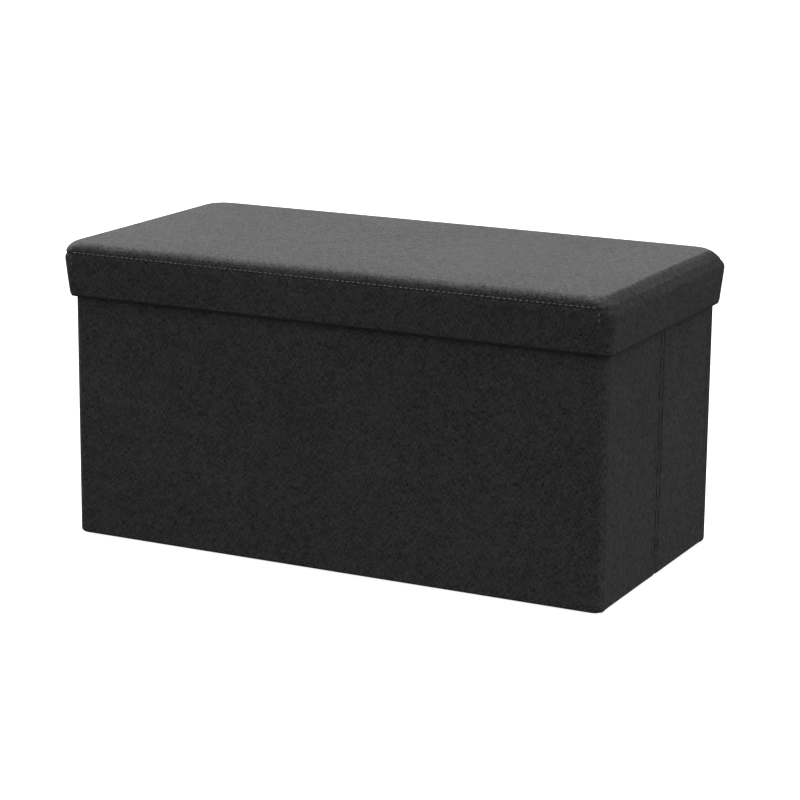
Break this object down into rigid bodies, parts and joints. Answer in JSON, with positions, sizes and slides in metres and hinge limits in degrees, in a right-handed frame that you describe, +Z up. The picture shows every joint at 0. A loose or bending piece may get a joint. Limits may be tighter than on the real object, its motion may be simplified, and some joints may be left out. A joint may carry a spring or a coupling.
{
  "type": "folding storage ottoman",
  "caption": "Upholstered folding storage box with a padded lift-off lid whose skirt overhangs the walls; the ends fold inwards and the floor rises, so the box closes flat.",
  "frame": {"origin": "on the ground, under the middle of the box and its lid", "axes": "+Z up, +X to the right along the long side as seen from the front, -Y is the way the front panel faces"},
  "size_m": [0.76, 0.38, 0.386],
  "materials": {
    "upholstery": "matte",
    "liner": "matte",
    "board": "matte",
    "foam": "matte",
    "ribbon": "satin"
  },
  "bodies": {
    "front_panel": {"front_panel_board": "board", "front_panel_cover": "upholstery", "front_panel_lining": "liner", "front_left_batten": "upholstery", "front_right_batten": "upholstery"},
    "left_front_half": {"left_front_half_board": "board", "left_front_half_cover": "upholstery", "left_front_half_lining": "liner", "left_front_corner_hinge": "liner", "left_fold_hinge": "upholstery"},
    "left_rear_half": {"left_rear_half_board": "board", "left_rear_half_cover": "upholstery", "left_rear_half_lining": "liner", "left_rear_corner_hinge": "liner"},
    "back_panel": {"back_panel_board": "board", "back_panel_cover": "upholstery", "back_panel_lining": "liner", "back_left_batten": "upholstery", "back_right_batten": "upholstery"},
    "right_front_half": {"right_front_half_board": "board", "right_front_half_cover": "upholstery", "right_front_half_lining": "liner", "right_front_corner_hinge": "liner", "right_fold_hinge": "upholstery"},
    "right_rear_half": {"right_rear_half_board": "board", "right_rear_half_cover": "upholstery", "right_rear_half_lining": "liner", "right_rear_corner_hinge": "liner"},
    "floor_front_leaf": {"floor_front_board": "board", "floor_front_cover": "liner", "floor_pull_ribbon": "ribbon"},
    "floor_back_leaf": {"floor_back_board": "board", "floor_back_cover": "liner"},
    "lid": {"lid_board": "board", "lid_foam": "foam", "lid_cover": "upholstery", "lid_lining": "liner", "lid_front_rim": "board", "lid_back_rim": "board", "lid_left_rim": "board", "lid_right_rim": "board"}
  },
  "joints": [
    {"name": "left_front_hinge", "type": "hinge", "parent": "front_panel", "child": "left_front_half", "pos_m": [-0.3565, -0.1619, 0], "axis": [0, 0, 1], "range_deg": [-88, 0], "deforming": ["left_front_corner_hinge"]},
    {"name": "left_centre_fold", "type": "hinge", "parent": "left_front_half", "child": "left_rear_half", "pos_m": [-0.371, 0, 0], "axis": [0, 0, 1], "range_deg": [0, 176], "deforming": ["left_fold_hinge"]},
    {"name": "left_rear_hinge", "type": "hinge", "parent": "left_rear_half", "child": "back_panel", "pos_m": [-0.3565, 0.1619, 0], "axis": [0, 0, 1], "range_deg": [-88, 0], "deforming": ["left_rear_corner_hinge"]},
    {"name": "right_front_hinge", "type": "hinge", "parent": "front_panel", "child": "right_front_half", "pos_m": [0.3565, -0.1619, 0], "axis": [0, 0, 1], "range_deg": [0, 88], "deforming": ["right_front_corner_hinge"]},
    {"name": "right_centre_fold", "type": "hinge", "parent": "right_front_half", "child": "right_rear_half", "pos_m": [0.371, 0, 0], "axis": [0, 0, 1], "range_deg": [-176, 0], "deforming": ["right_fold_hinge", "right_rear_corner_hinge"]},
    {"name": "floor_front_hinge", "type": "hinge", "parent": "front_panel", "child": "floor_front_leaf", "pos_m": [0, -0.1684, 0.0094], "axis": [1, 0, 0], "range_deg": [0, 88], "deforming": ["floor_front_cover"]},
    {"name": "floor_back_hinge", "type": "hinge", "parent": "back_panel", "child": "floor_back_leaf", "pos_m": [0, 0.1684, 0.0094], "axis": [1, 0, 0], "range_deg": [-88, 0], "deforming": ["floor_back_cover"]},
    {"name": "lid_lift", "type": "slide", "parent": "front_panel", "child": "lid", "axis": [0, 0, 1], "range_m": [0, 0.42]}
  ],
  "couplings": [
    {"joint": "left_centre_fold", "follows": "left_front_hinge", "ratio": -2},
    {"joint": "left_rear_hinge", "follows": "left_front_hinge", "ratio": 1},
    {"joint": "right_front_hinge", "follows": "left_front_hinge", "ratio": -1},
    {"joint": "right_centre_fold", "follows": "left_front_hinge", "ratio": 2},
    {"joint": "floor_front_hinge", "follows": "left_front_hinge", "ratio": -1},
    {"joint": "floor_back_hinge", "follows": "left_front_hinge", "ratio": 1}
  ]
}
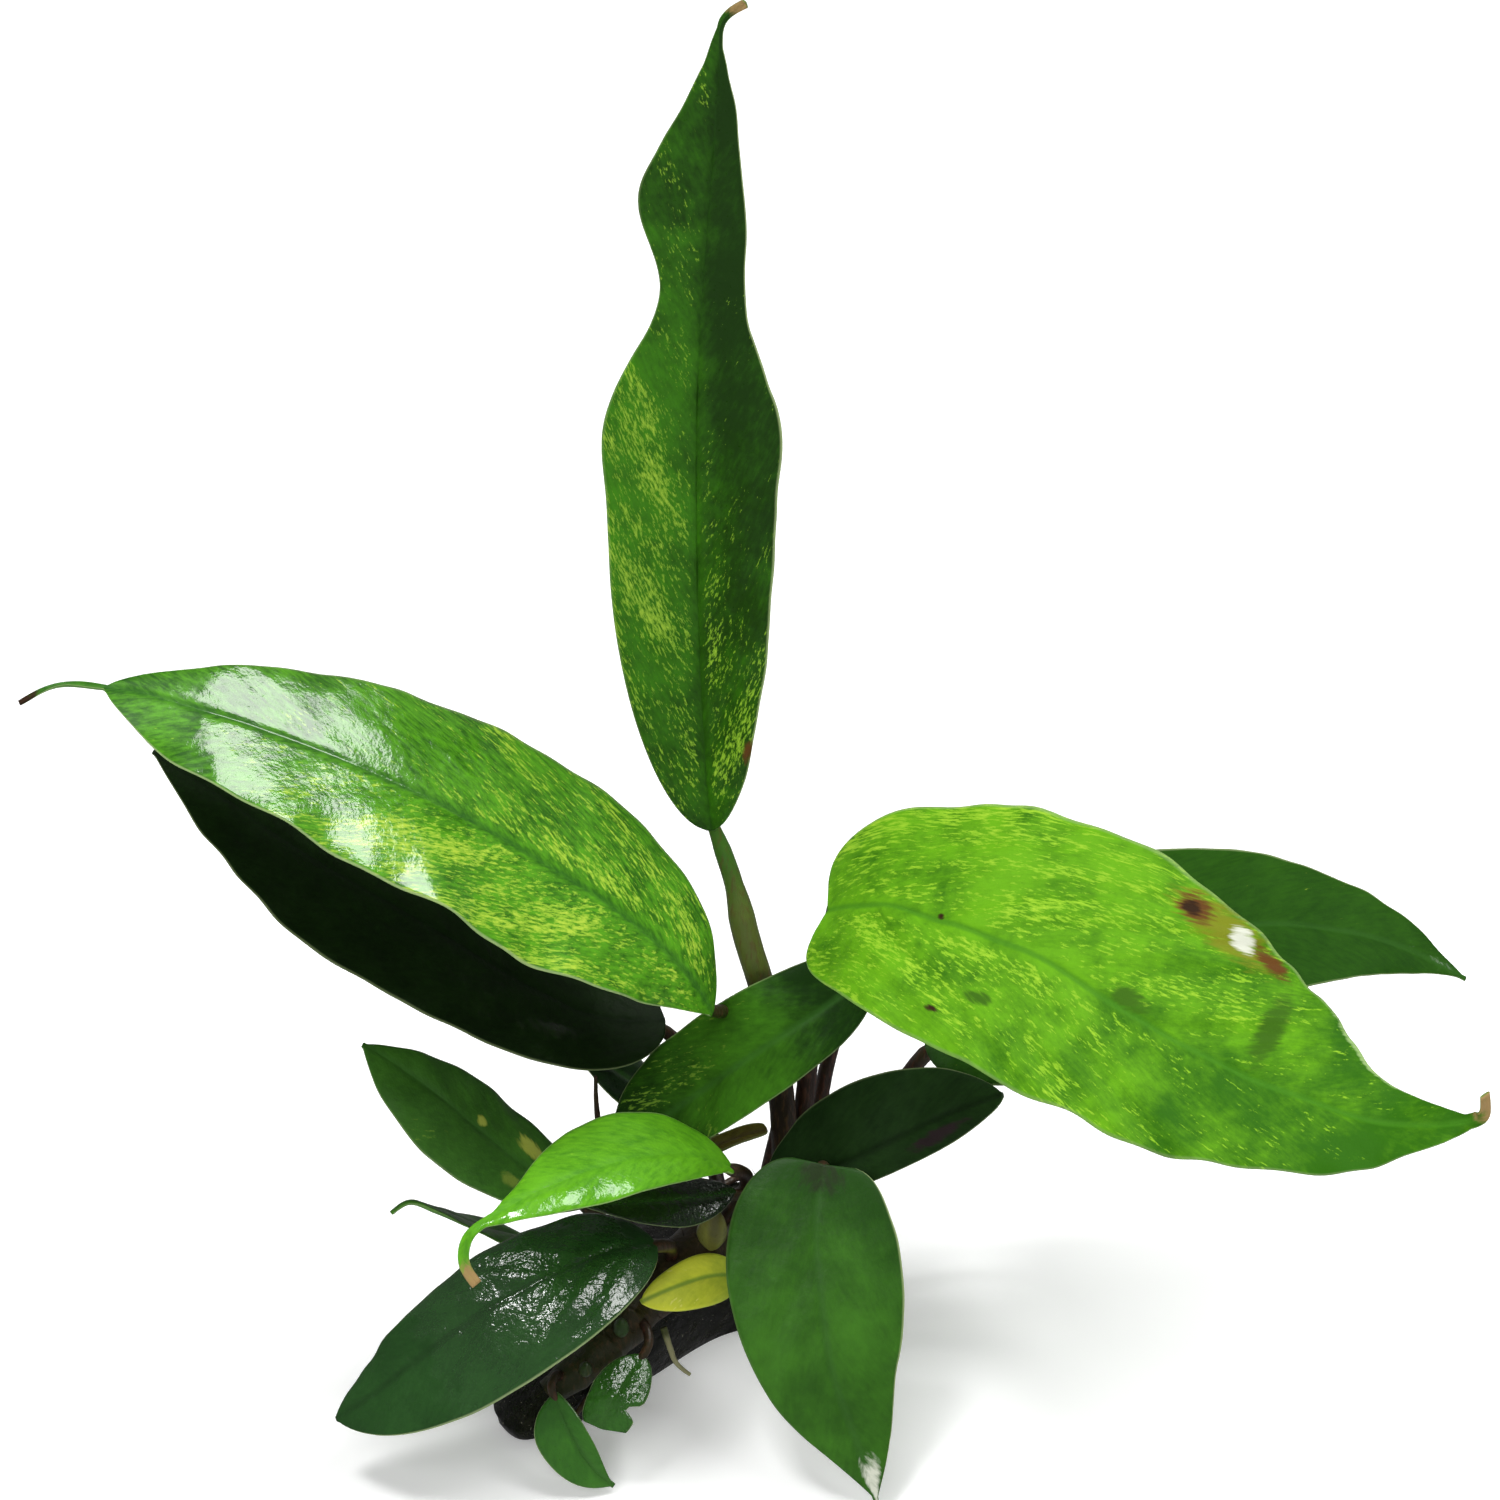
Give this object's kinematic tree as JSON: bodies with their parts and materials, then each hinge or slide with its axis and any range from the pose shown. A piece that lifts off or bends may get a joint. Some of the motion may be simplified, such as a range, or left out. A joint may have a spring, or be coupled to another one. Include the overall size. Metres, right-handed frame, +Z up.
{
  "type": "anubias plant on stone",
  "caption": "Water plant with arched, pointed leathery leaves on long stems, its creeping rhizome held by roots to a low dark stone with a flat underside.",
  "frame": {"origin": "centre of the stone's flat underside, on the surface that the stone stands on", "axes": "+Z up along the tall leaf, +X to the right towards the large bright leaf, -Y to the front"},
  "size_m": [0.1776, 0.0721, 0.1819],
  "materials": {
    "leaf_green": "gloss",
    "leaf_dark": "gloss",
    "leaf_lime": "satin",
    "leaf_yellow": "satin",
    "leaf_old": "satin",
    "stem": "satin",
    "stem_green": "satin",
    "rhizome": "satin",
    "root": "matte",
    "bud": "satin",
    "stone": "gloss"
  },
  "bodies": {
    "root": {"bud_end": "bud", "bud_middle": "bud", "leaf_back": "leaf_dark", "leaf_centre": "leaf_green", "leaf_front": "leaf_green", "leaf_glossy": "leaf_dark", "leaf_husk": "leaf_old", "leaf_left": "leaf_green", "leaf_lime": "leaf_lime", "leaf_narrow": "leaf_green", "leaf_right": "leaf_lime", "leaf_scale": "leaf_old", "leaf_shaded": "leaf_dark", "leaf_small": "leaf_green", "leaf_split": "leaf_dark", "leaf_spotted": "leaf_dark", "leaf_tall": "leaf_green", "leaf_torn": "leaf_dark", "leaf_tucked": "leaf_dark", "leaf_wet": "leaf_dark", "leaf_yellow": "leaf_yellow", "rhizome": "rhizome", "root_back_left": "root", "root_back_middle": "root", "root_back_right": "root", "root_free": "root", "root_front_left": "root", "root_front_right": "root", "root_right_end": "root", "stem_back": "stem", "stem_centre": "stem", "stem_front": "stem", "stem_glossy": "stem", "stem_left": "stem", "stem_lime": "stem", "stem_narrow": "stem", "stem_right": "stem", "stem_shaded": "stem", "stem_small": "stem", "stem_split": "stem", "stem_spotted": "stem", "stem_tall": "stem_green", "stem_torn": "stem", "stem_tucked": "stem", "stem_wet": "stem", "stem_yellow": "stem", "stone": "stone", "young_leaf": "stem"}
  },
  "joints": []
}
══════════════════════════════
- _CHALLENGE_
Go back to the listing above and please repeat it exactly.

- _SOLVED EXERCISE_
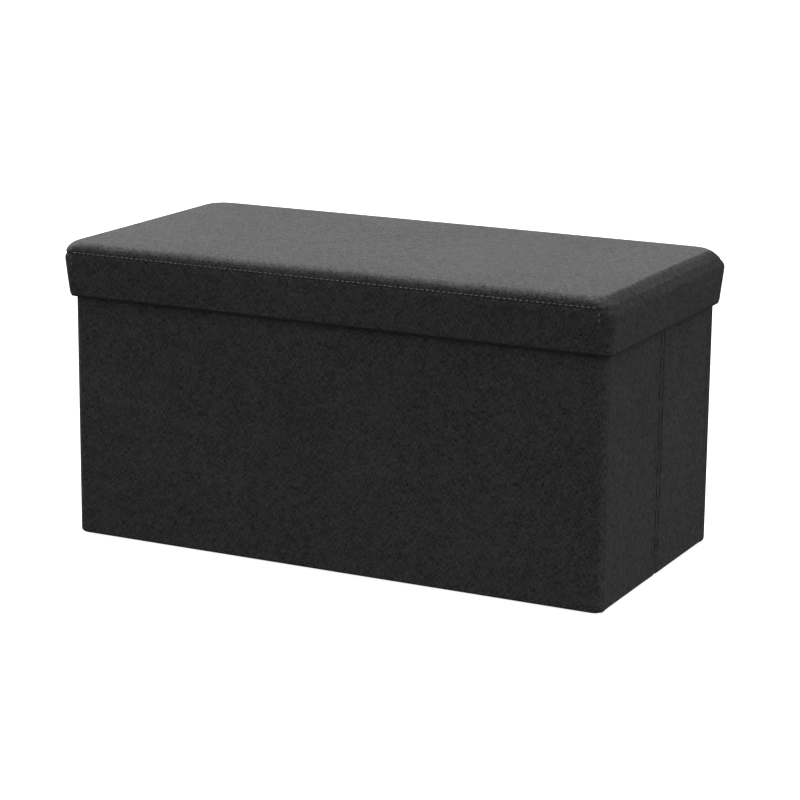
Break this object down into rigid bodies, parts and joints. Answer in JSON, with positions, sizes and slides in metres and hinge limits in degrees, in a right-handed frame that you describe, +Z up. The picture shows every joint at 0. A loose or bending piece may get a joint. Limits may be tighter than on the real object, its motion may be simplified, and some joints may be left out. A joint may carry a spring or a coupling.
{
  "type": "folding storage ottoman",
  "caption": "Upholstered folding storage box with a padded lift-off lid whose skirt overhangs the walls; the ends fold inwards and the floor rises, so the box closes flat.",
  "frame": {"origin": "on the ground, under the middle of the box and its lid", "axes": "+Z up, +X to the right along the long side as seen from the front, -Y is the way the front panel faces"},
  "size_m": [0.76, 0.38, 0.386],
  "materials": {
    "upholstery": "matte",
    "liner": "matte",
    "board": "matte",
    "foam": "matte",
    "ribbon": "satin"
  },
  "bodies": {
    "front_panel": {"front_panel_board": "board", "front_panel_cover": "upholstery", "front_panel_lining": "liner", "front_left_batten": "upholstery", "front_right_batten": "upholstery"},
    "left_front_half": {"left_front_half_board": "board", "left_front_half_cover": "upholstery", "left_front_half_lining": "liner", "left_front_corner_hinge": "liner", "left_fold_hinge": "upholstery"},
    "left_rear_half": {"left_rear_half_board": "board", "left_rear_half_cover": "upholstery", "left_rear_half_lining": "liner", "left_rear_corner_hinge": "liner"},
    "back_panel": {"back_panel_board": "board", "back_panel_cover": "upholstery", "back_panel_lining": "liner", "back_left_batten": "upholstery", "back_right_batten": "upholstery"},
    "right_front_half": {"right_front_half_board": "board", "right_front_half_cover": "upholstery", "right_front_half_lining": "liner", "right_front_corner_hinge": "liner", "right_fold_hinge": "upholstery"},
    "right_rear_half": {"right_rear_half_board": "board", "right_rear_half_cover": "upholstery", "right_rear_half_lining": "liner", "right_rear_corner_hinge": "liner"},
    "floor_front_leaf": {"floor_front_board": "board", "floor_front_cover": "liner", "floor_pull_ribbon": "ribbon"},
    "floor_back_leaf": {"floor_back_board": "board", "floor_back_cover": "liner"},
    "lid": {"lid_board": "board", "lid_foam": "foam", "lid_cover": "upholstery", "lid_lining": "liner", "lid_front_rim": "board", "lid_back_rim": "board", "lid_left_rim": "board", "lid_right_rim": "board"}
  },
  "joints": [
    {"name": "left_front_hinge", "type": "hinge", "parent": "front_panel", "child": "left_front_half", "pos_m": [-0.3565, -0.1619, 0], "axis": [0, 0, 1], "range_deg": [-88, 0], "deforming": ["left_front_corner_hinge"]},
    {"name": "left_centre_fold", "type": "hinge", "parent": "left_front_half", "child": "left_rear_half", "pos_m": [-0.371, 0, 0], "axis": [0, 0, 1], "range_deg": [0, 176], "deforming": ["left_fold_hinge"]},
    {"name": "left_rear_hinge", "type": "hinge", "parent": "left_rear_half", "child": "back_panel", "pos_m": [-0.3565, 0.1619, 0], "axis": [0, 0, 1], "range_deg": [-88, 0], "deforming": ["left_rear_corner_hinge"]},
    {"name": "right_front_hinge", "type": "hinge", "parent": "front_panel", "child": "right_front_half", "pos_m": [0.3565, -0.1619, 0], "axis": [0, 0, 1], "range_deg": [0, 88], "deforming": ["right_front_corner_hinge"]},
    {"name": "right_centre_fold", "type": "hinge", "parent": "right_front_half", "child": "right_rear_half", "pos_m": [0.371, 0, 0], "axis": [0, 0, 1], "range_deg": [-176, 0], "deforming": ["right_fold_hinge", "right_rear_corner_hinge"]},
    {"name": "floor_front_hinge", "type": "hinge", "parent": "front_panel", "child": "floor_front_leaf", "pos_m": [0, -0.1684, 0.0094], "axis": [1, 0, 0], "range_deg": [0, 88], "deforming": ["floor_front_cover"]},
    {"name": "floor_back_hinge", "type": "hinge", "parent": "back_panel", "child": "floor_back_leaf", "pos_m": [0, 0.1684, 0.0094], "axis": [1, 0, 0], "range_deg": [-88, 0], "deforming": ["floor_back_cover"]},
    {"name": "lid_lift", "type": "slide", "parent": "front_panel", "child": "lid", "axis": [0, 0, 1], "range_m": [0, 0.42]}
  ],
  "couplings": [
    {"joint": "left_centre_fold", "follows": "left_front_hinge", "ratio": -2},
    {"joint": "left_rear_hinge", "follows": "left_front_hinge", "ratio": 1},
    {"joint": "right_front_hinge", "follows": "left_front_hinge", "ratio": -1},
    {"joint": "right_centre_fold", "follows": "left_front_hinge", "ratio": 2},
    {"joint": "floor_front_hinge", "follows": "left_front_hinge", "ratio": -1},
    {"joint": "floor_back_hinge", "follows": "left_front_hinge", "ratio": 1}
  ]
}
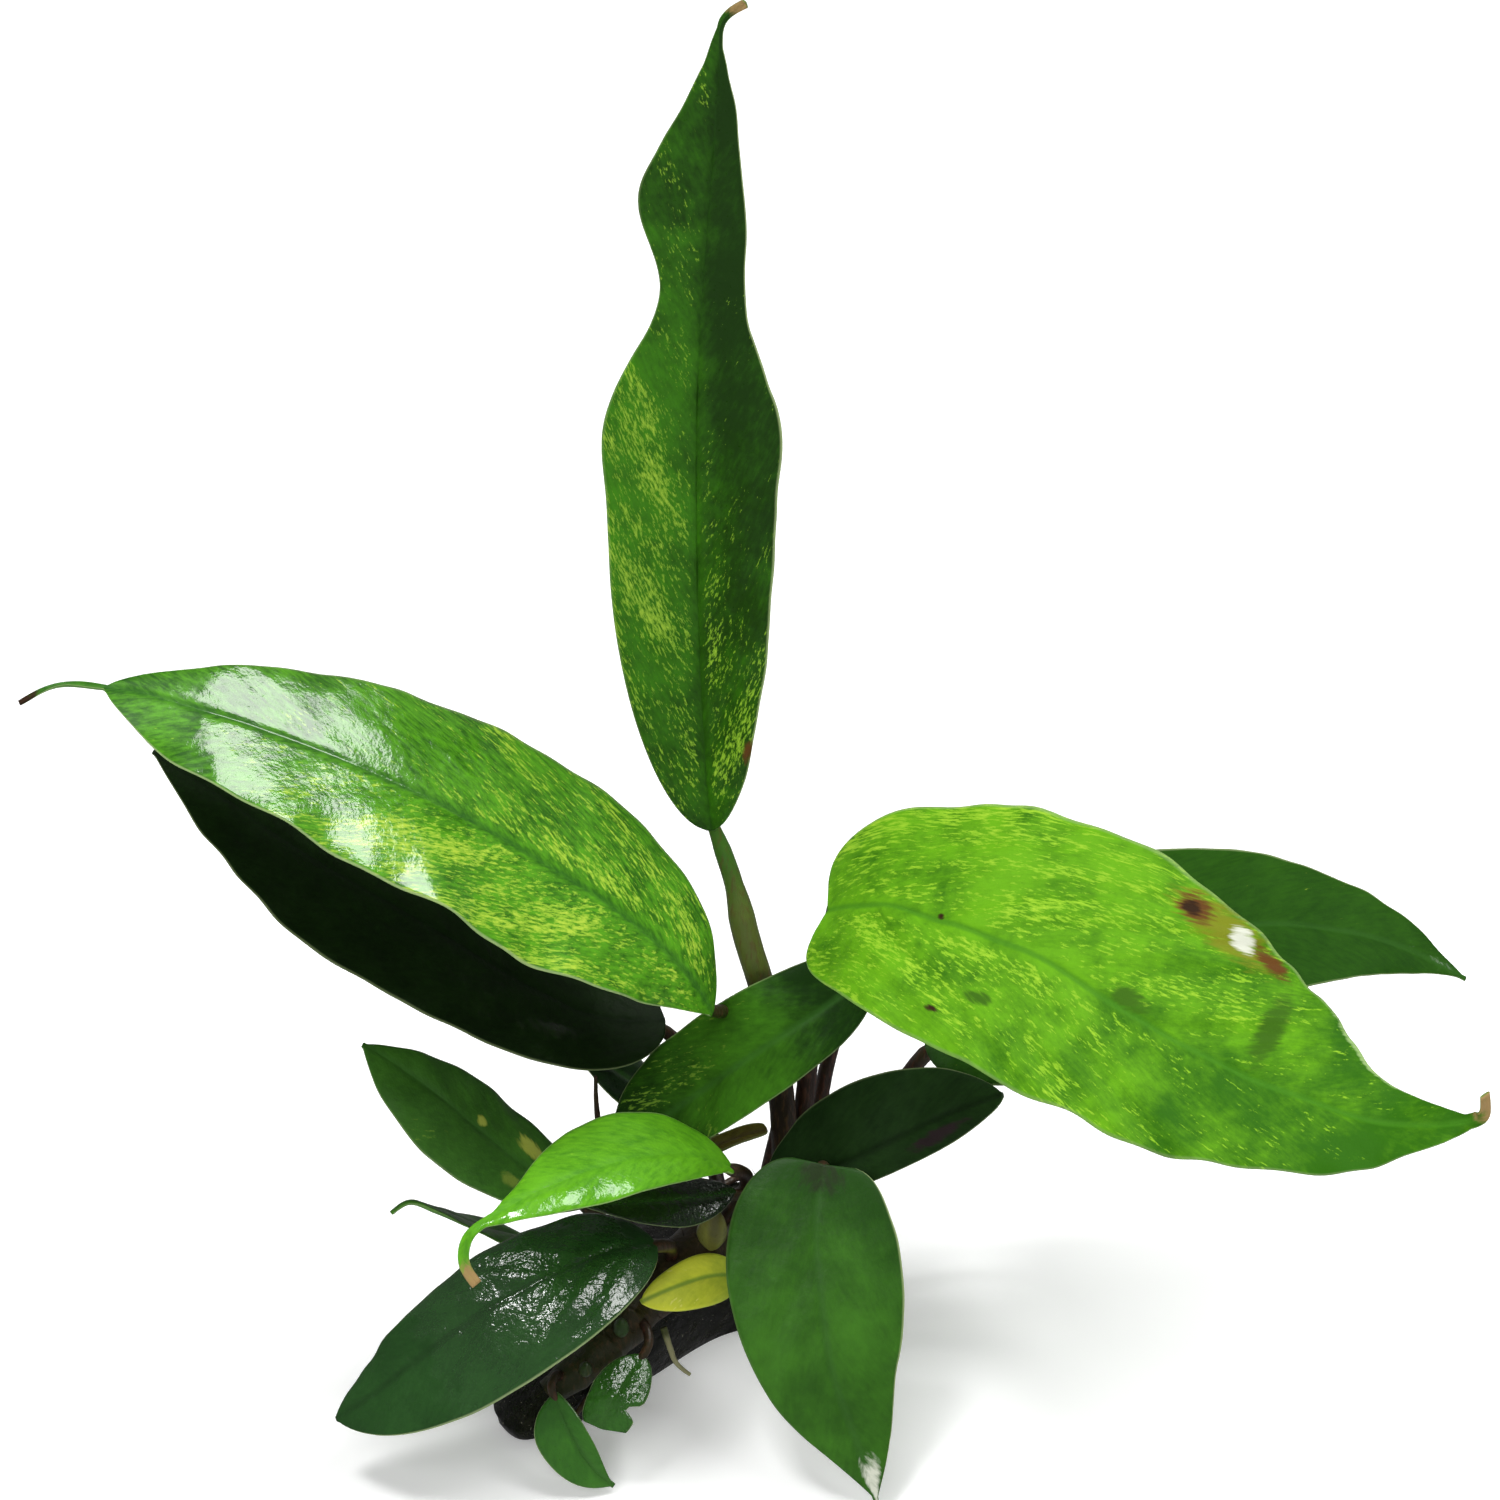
Give this object's kinematic tree as JSON: bodies with their parts and materials, then each hinge or slide with its axis and any range from the pose shown. A piece that lifts off or bends may get a joint. Some of the motion may be simplified, such as a range, or left out. A joint may have a spring, or be coupled to another one. Include the overall size. Metres, right-handed frame, +Z up.
{
  "type": "anubias plant on stone",
  "caption": "Water plant with arched, pointed leathery leaves on long stems, its creeping rhizome held by roots to a low dark stone with a flat underside.",
  "frame": {"origin": "centre of the stone's flat underside, on the surface that the stone stands on", "axes": "+Z up along the tall leaf, +X to the right towards the large bright leaf, -Y to the front"},
  "size_m": [0.1776, 0.0721, 0.1819],
  "materials": {
    "leaf_green": "gloss",
    "leaf_dark": "gloss",
    "leaf_lime": "satin",
    "leaf_yellow": "satin",
    "leaf_old": "satin",
    "stem": "satin",
    "stem_green": "satin",
    "rhizome": "satin",
    "root": "matte",
    "bud": "satin",
    "stone": "gloss"
  },
  "bodies": {
    "root": {"bud_end": "bud", "bud_middle": "bud", "leaf_back": "leaf_dark", "leaf_centre": "leaf_green", "leaf_front": "leaf_green", "leaf_glossy": "leaf_dark", "leaf_husk": "leaf_old", "leaf_left": "leaf_green", "leaf_lime": "leaf_lime", "leaf_narrow": "leaf_green", "leaf_right": "leaf_lime", "leaf_scale": "leaf_old", "leaf_shaded": "leaf_dark", "leaf_small": "leaf_green", "leaf_split": "leaf_dark", "leaf_spotted": "leaf_dark", "leaf_tall": "leaf_green", "leaf_torn": "leaf_dark", "leaf_tucked": "leaf_dark", "leaf_wet": "leaf_dark", "leaf_yellow": "leaf_yellow", "rhizome": "rhizome", "root_back_left": "root", "root_back_middle": "root", "root_back_right": "root", "root_free": "root", "root_front_left": "root", "root_front_right": "root", "root_right_end": "root", "stem_back": "stem", "stem_centre": "stem", "stem_front": "stem", "stem_glossy": "stem", "stem_left": "stem", "stem_lime": "stem", "stem_narrow": "stem", "stem_right": "stem", "stem_shaded": "stem", "stem_small": "stem", "stem_split": "stem", "stem_spotted": "stem", "stem_tall": "stem_green", "stem_torn": "stem", "stem_tucked": "stem", "stem_wet": "stem", "stem_yellow": "stem", "stone": "stone", "young_leaf": "stem"}
  },
  "joints": []
}